> **Information supplied**:

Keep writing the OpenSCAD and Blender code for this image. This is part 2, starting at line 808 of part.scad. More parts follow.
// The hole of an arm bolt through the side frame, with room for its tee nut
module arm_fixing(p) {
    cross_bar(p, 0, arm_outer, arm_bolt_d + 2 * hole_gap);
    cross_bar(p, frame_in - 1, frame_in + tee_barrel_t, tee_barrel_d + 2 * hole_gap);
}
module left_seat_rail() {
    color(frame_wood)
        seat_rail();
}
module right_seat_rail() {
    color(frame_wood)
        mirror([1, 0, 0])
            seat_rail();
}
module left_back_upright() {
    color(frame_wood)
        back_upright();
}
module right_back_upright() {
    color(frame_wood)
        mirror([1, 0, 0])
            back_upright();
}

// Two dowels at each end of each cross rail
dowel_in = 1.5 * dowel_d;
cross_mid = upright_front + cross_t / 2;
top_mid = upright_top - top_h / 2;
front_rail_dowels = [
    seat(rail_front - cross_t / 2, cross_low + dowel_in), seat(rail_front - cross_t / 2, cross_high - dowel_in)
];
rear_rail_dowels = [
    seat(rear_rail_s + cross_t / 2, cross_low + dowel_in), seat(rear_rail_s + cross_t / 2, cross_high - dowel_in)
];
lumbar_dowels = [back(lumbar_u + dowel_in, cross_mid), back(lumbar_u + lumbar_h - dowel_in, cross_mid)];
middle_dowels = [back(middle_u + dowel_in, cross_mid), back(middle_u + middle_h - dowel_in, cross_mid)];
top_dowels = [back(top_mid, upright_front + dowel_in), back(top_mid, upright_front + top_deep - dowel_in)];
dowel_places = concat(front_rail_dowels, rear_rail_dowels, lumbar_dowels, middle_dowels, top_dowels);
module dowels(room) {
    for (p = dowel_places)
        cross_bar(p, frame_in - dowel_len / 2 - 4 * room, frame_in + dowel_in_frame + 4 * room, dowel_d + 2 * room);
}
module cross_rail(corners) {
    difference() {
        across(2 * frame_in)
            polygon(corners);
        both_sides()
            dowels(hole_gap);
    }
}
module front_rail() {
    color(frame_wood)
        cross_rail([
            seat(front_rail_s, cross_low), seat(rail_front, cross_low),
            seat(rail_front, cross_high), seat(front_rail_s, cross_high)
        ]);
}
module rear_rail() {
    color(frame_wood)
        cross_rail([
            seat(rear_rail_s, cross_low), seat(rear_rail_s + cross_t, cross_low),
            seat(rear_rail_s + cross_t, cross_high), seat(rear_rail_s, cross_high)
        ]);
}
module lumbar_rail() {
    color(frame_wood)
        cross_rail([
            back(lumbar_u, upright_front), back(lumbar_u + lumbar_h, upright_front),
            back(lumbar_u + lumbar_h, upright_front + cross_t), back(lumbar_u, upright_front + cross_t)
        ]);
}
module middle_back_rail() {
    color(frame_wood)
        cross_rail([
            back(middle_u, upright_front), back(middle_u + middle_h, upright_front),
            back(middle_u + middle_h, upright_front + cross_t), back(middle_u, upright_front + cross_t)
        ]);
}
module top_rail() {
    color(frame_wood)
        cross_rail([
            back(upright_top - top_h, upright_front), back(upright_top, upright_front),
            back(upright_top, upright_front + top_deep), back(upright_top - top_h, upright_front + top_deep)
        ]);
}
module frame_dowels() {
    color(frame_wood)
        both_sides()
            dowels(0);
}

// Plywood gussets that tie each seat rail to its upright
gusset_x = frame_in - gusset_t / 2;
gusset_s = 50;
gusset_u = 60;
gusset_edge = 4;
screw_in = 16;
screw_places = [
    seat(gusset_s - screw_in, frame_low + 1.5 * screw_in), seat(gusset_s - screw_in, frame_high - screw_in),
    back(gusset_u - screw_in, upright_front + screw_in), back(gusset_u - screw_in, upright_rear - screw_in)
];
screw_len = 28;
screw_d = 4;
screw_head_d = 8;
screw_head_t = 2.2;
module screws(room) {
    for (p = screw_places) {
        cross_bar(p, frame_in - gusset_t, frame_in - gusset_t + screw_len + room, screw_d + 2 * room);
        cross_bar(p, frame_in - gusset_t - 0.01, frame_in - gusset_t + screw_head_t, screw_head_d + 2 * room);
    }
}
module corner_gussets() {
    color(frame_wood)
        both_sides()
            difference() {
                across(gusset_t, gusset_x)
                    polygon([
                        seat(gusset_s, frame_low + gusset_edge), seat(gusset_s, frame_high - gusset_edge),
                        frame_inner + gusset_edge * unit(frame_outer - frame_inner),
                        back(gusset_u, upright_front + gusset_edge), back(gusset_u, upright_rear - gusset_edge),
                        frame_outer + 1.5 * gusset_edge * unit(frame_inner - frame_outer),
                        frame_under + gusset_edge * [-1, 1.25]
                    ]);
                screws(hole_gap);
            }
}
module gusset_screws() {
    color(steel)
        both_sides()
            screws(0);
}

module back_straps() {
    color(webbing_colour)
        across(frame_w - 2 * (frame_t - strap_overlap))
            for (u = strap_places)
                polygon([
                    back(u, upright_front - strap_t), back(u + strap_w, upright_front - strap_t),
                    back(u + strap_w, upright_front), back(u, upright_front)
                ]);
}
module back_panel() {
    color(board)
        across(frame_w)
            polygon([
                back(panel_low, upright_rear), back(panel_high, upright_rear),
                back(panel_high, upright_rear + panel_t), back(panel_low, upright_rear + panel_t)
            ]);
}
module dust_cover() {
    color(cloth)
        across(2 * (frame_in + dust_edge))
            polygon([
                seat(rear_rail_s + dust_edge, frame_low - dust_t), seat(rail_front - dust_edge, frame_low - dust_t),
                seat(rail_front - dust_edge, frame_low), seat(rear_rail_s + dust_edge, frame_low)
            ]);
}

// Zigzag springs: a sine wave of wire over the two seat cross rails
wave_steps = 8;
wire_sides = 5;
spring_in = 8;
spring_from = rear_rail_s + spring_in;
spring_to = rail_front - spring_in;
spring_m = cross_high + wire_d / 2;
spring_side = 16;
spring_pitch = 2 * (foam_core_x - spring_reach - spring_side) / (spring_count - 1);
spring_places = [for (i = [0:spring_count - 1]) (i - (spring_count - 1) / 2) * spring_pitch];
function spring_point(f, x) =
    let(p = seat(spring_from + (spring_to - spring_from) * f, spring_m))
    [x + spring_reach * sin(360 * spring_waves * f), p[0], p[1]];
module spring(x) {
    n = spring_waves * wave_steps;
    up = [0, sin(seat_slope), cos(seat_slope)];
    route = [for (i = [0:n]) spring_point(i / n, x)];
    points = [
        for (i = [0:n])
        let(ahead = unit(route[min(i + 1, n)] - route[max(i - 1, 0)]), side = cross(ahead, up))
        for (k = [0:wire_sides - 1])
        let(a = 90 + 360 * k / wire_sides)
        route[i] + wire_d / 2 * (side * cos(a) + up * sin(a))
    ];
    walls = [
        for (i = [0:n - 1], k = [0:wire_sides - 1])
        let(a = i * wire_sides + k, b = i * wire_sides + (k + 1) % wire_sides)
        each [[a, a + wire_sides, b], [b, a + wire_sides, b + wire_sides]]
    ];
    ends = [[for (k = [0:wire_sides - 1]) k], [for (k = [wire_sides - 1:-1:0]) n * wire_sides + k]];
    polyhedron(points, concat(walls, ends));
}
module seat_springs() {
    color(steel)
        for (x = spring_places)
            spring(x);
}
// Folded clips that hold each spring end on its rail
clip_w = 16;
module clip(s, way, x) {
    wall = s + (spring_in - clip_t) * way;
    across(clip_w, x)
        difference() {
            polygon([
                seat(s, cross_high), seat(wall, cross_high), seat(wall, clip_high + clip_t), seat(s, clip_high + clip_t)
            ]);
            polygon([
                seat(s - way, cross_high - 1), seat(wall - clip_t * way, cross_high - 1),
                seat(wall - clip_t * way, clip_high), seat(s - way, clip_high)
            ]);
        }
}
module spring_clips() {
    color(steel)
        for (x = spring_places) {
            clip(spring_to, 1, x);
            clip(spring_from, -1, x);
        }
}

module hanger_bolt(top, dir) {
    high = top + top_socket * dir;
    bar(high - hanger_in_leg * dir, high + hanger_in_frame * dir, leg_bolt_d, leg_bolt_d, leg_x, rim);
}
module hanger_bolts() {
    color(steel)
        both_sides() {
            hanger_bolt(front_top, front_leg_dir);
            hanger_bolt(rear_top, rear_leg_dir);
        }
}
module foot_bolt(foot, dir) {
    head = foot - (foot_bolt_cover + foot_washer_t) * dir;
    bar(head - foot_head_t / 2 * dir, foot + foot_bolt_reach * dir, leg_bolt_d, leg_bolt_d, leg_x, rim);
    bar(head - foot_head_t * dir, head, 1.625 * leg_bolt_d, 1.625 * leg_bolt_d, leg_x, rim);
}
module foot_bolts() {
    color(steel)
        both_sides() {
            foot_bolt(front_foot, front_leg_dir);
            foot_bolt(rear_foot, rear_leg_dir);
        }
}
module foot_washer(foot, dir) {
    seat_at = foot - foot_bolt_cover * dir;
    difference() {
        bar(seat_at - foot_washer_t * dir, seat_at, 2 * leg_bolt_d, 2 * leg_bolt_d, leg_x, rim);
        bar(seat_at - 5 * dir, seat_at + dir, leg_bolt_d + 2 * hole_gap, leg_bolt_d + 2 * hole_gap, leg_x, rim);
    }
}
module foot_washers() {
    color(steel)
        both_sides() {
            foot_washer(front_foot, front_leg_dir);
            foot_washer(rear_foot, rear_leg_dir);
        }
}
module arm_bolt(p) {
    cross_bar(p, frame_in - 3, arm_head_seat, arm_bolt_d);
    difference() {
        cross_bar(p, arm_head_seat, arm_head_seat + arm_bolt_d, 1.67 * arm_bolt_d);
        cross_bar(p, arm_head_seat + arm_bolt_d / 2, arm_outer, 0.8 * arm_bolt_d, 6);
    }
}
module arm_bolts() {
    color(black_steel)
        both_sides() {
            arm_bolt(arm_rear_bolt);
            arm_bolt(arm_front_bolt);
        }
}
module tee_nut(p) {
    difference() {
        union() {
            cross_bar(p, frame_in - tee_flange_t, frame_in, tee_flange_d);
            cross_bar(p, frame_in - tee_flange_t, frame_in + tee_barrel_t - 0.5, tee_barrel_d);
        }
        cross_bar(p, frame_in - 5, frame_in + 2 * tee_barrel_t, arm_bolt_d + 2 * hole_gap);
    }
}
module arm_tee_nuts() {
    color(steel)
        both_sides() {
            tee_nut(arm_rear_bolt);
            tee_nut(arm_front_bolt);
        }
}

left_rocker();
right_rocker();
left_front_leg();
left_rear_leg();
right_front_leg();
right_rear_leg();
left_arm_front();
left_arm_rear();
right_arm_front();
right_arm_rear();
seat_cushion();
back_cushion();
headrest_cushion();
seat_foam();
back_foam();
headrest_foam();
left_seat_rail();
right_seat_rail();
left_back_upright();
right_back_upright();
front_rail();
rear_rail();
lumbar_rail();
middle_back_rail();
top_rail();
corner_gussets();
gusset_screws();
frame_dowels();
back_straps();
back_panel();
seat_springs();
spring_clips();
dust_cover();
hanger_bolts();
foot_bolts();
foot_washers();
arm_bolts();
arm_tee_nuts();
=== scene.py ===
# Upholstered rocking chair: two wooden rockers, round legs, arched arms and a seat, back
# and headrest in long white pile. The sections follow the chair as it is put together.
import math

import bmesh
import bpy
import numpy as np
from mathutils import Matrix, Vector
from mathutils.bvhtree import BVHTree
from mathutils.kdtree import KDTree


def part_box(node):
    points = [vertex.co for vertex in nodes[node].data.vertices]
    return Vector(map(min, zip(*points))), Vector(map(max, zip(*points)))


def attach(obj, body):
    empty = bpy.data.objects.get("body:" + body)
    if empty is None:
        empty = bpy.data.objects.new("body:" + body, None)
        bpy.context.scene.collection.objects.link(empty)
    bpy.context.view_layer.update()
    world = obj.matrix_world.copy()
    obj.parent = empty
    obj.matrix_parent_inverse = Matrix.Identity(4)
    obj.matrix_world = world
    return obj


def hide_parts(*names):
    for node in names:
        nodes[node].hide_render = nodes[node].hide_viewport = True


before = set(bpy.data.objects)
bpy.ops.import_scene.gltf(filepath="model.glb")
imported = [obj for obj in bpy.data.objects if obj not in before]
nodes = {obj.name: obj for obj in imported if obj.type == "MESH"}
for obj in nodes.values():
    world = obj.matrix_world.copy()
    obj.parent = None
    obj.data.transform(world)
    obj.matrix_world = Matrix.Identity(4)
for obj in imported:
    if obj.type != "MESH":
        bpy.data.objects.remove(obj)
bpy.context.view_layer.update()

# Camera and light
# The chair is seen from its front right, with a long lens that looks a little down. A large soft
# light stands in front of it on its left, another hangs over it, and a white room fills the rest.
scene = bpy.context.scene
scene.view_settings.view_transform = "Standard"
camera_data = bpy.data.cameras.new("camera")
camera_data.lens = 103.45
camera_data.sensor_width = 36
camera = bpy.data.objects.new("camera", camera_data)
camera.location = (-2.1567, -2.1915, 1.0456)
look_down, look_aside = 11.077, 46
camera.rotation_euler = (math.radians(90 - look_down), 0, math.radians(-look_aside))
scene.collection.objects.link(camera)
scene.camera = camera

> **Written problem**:
Output exactly the lines running from the line containing "left_rocker();" through the line containing "bpy.data.objects.remove(obj)", and only those lines.

> **Response to this exercise**:
left_rocker();
right_rocker();
left_front_leg();
left_rear_leg();
right_front_leg();
right_rear_leg();
left_arm_front();
left_arm_rear();
right_arm_front();
right_arm_rear();
seat_cushion();
back_cushion();
headrest_cushion();
seat_foam();
back_foam();
headrest_foam();
left_seat_rail();
right_seat_rail();
left_back_upright();
right_back_upright();
front_rail();
rear_rail();
lumbar_rail();
middle_back_rail();
top_rail();
corner_gussets();
gusset_screws();
frame_dowels();
back_straps();
back_panel();
seat_springs();
spring_clips();
dust_cover();
hanger_bolts();
foot_bolts();
foot_washers();
arm_bolts();
arm_tee_nuts();
=== scene.py ===
# Upholstered rocking chair: two wooden rockers, round legs, arched arms and a seat, back
# and headrest in long white pile. The sections follow the chair as it is put together.
import math

import bmesh
import bpy
import numpy as np
from mathutils import Matrix, Vector
from mathutils.bvhtree import BVHTree
from mathutils.kdtree import KDTree


def part_box(node):
    points = [vertex.co for vertex in nodes[node].data.vertices]
    return Vector(map(min, zip(*points))), Vector(map(max, zip(*points)))


def attach(obj, body):
    empty = bpy.data.objects.get("body:" + body)
    if empty is None:
        empty = bpy.data.objects.new("body:" + body, None)
        bpy.context.scene.collection.objects.link(empty)
    bpy.context.view_layer.update()
    world = obj.matrix_world.copy()
    obj.parent = empty
    obj.matrix_parent_inverse = Matrix.Identity(4)
    obj.matrix_world = world
    return obj


def hide_parts(*names):
    for node in names:
        nodes[node].hide_render = nodes[node].hide_viewport = True


before = set(bpy.data.objects)
bpy.ops.import_scene.gltf(filepath="model.glb")
imported = [obj for obj in bpy.data.objects if obj not in before]
nodes = {obj.name: obj for obj in imported if obj.type == "MESH"}
for obj in nodes.values():
    world = obj.matrix_world.copy()
    obj.parent = None
    obj.data.transform(world)
    obj.matrix_world = Matrix.Identity(4)
for obj in imported:
    if obj.type != "MESH":
        bpy.data.objects.remove(obj)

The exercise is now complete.